The National Tutoring Association credentials each of the center’s 20 coaches who follow an official framework in their sessions. Each student matches with an academic coach who clicks with their personality and scheduling constraints. In many cases, this process takes place in the summer before a student begins their first year, so they arrive at the Nest with a support system already in place.

Cohn ultimately matched as Ciasullo’s coach. “Anytime I coach a student, we are partners,” Cohn explained. “We put our heads together and find the way forward.”

Amy Cohn

“We meet weekly to review my class assignments, how I can best manage my time, and how to fit all of my commitments into my schedule,” Ciasullo said. As a result, her assignments get completed and handed in on time.

The time management support was especially beneficial beginning last year when she took on a demanding internship working with teens with autism at a high school and had more to juggle. The experience was so positive that Ciasullo stayed on part-time this year, working as a paraprofessional in the classroom to support students in achieving their life skills goals.

“Amy has taught me to schedule everything in advance and to hold myself accountable on deadlines,” she said.

Another Salice Family Academic Support Scholarship Fund recipient is Jonathan “JT” Taylor ’23, who is now completing his master’s degree in homeland security studies.

A student-athlete on the men’s rugby team, Taylor sought out the center as an incoming student to learn how to manage his academic and athletic commitments in a new environment. It was a touchdown.

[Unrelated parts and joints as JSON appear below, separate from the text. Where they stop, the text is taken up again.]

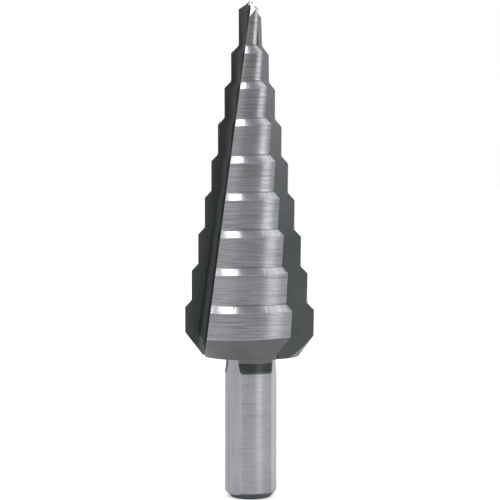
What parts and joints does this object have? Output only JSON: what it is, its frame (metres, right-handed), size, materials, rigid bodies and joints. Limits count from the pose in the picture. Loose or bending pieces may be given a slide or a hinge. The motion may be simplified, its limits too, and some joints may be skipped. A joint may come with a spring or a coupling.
{
  "type": "step drill",
  "caption": "Conical step drill bit: stepped cutting body with straight V flutes, split point, waisted neck and a short round shank with chuck flats.",
  "frame": {"origin": "centre of the flat end face of the shank, on the drill's axis", "axes": "+Z along the axis from the shank end up to the point; -Y towards the camera of the picture; +X to its right"},
  "size_m": [0.0197, 0.019, 0.075],
  "materials": {
    "ground_steel": "bright ground tool steel, darker in the flutes and the neck"
  },
  "bodies": {
    "root": {"step_drill": "ground_steel"}
  },
  "joints": []
}
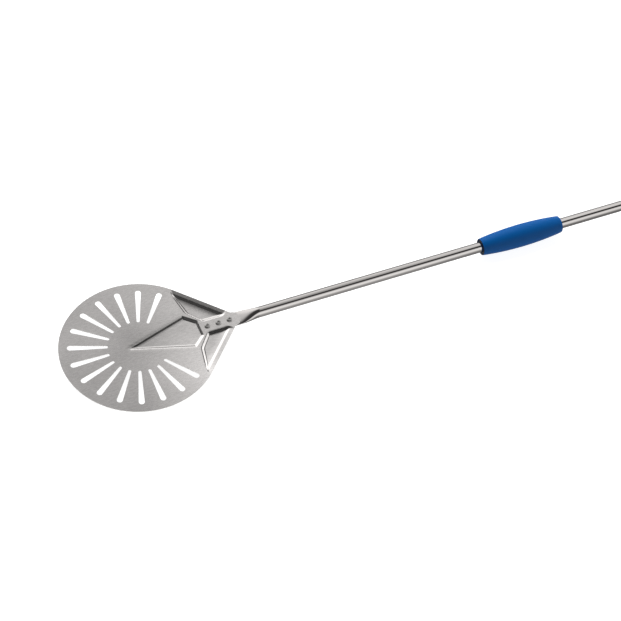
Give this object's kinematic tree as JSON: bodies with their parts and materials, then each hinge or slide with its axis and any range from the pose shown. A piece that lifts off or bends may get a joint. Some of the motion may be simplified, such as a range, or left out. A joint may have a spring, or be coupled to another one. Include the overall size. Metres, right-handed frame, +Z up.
{
  "type": "pizza peel",
  "caption": "Long-handled turning peel: round slotted steel blade riveted to a steel tube, with a grip that slides and spins on the tube and a fixed grip at the end.",
  "frame": {"origin": "centre of the round blade, in the plane of its flat top face", "axes": "+X from the blade along the handle to the hand end, +Z up from the blade's top face"},
  "size_m": [1.4, 0.2, 0.0302],
  "materials": {
    "blade_steel": "satin brushed",
    "rivet_steel": "polished",
    "tube_steel": "polished",
    "blue_polymer": "semi-matte moulded",
    "black_polymer": "matte"
  },
  "bodies": {
    "root": {"blade": "blade_steel", "rivet_1": "rivet_steel", "rivet_2": "rivet_steel", "rivet_3": "rivet_steel", "handle_tube": "tube_steel", "end_grip": "blue_polymer"},
    "grip_bushes": {"front_bush": "black_polymer", "rear_bush": "black_polymer"},
    "grip_sleeve": {"sliding_grip": "blue_polymer"}
  },
  "joints": [
    {"name": "grip_slide", "type": "slide", "parent": "root", "child": "grip_bushes", "axis": [1, 0, 0], "range_m": [-0.31, 0.55]},
    {"name": "grip_spin", "type": "hinge", "parent": "grip_bushes", "child": "grip_sleeve", "pos_m": [0.5376, 0, -0.0026], "axis": [1, 0, 0], "continuous": true}
  ]
}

“I was blessed to have Kristy, the same coach, all four years at Endicott,” Taylor shared. “Each semester, we would sit down, and I would set goals for myself.”

He learned that he works best in intense 25- to 30-minute bursts, with a five-minute break in between: “Sitting at my desk for hours doesn’t produce my best results. I learned how to better organize and manage my time in coaching.”

With the funds he saved thanks to the Salice Family Academic Support Scholarship Fund, he could focus on things like cooking healthy meals for himself in his off-campus apartment and fueling his brain and body for the possibility of playing pro rugby post-graduation.

Each May, the center holds a graduation party for students like Taylor, their families, and coaches.

“Watching the changes that come over these students in four short years is overwhelming,” Cohn said. “To see the parent’s pride and the closeness between the students and their coaches is rewarding.”

Oftentimes, students stay in touch with their coaches well past Endicott and apply the skills they learned at the Center to mentor younger team members in their professional lives.

“The people we say hello to are not the people we say goodbye to,” Cohn said before heading off to her next coaching session.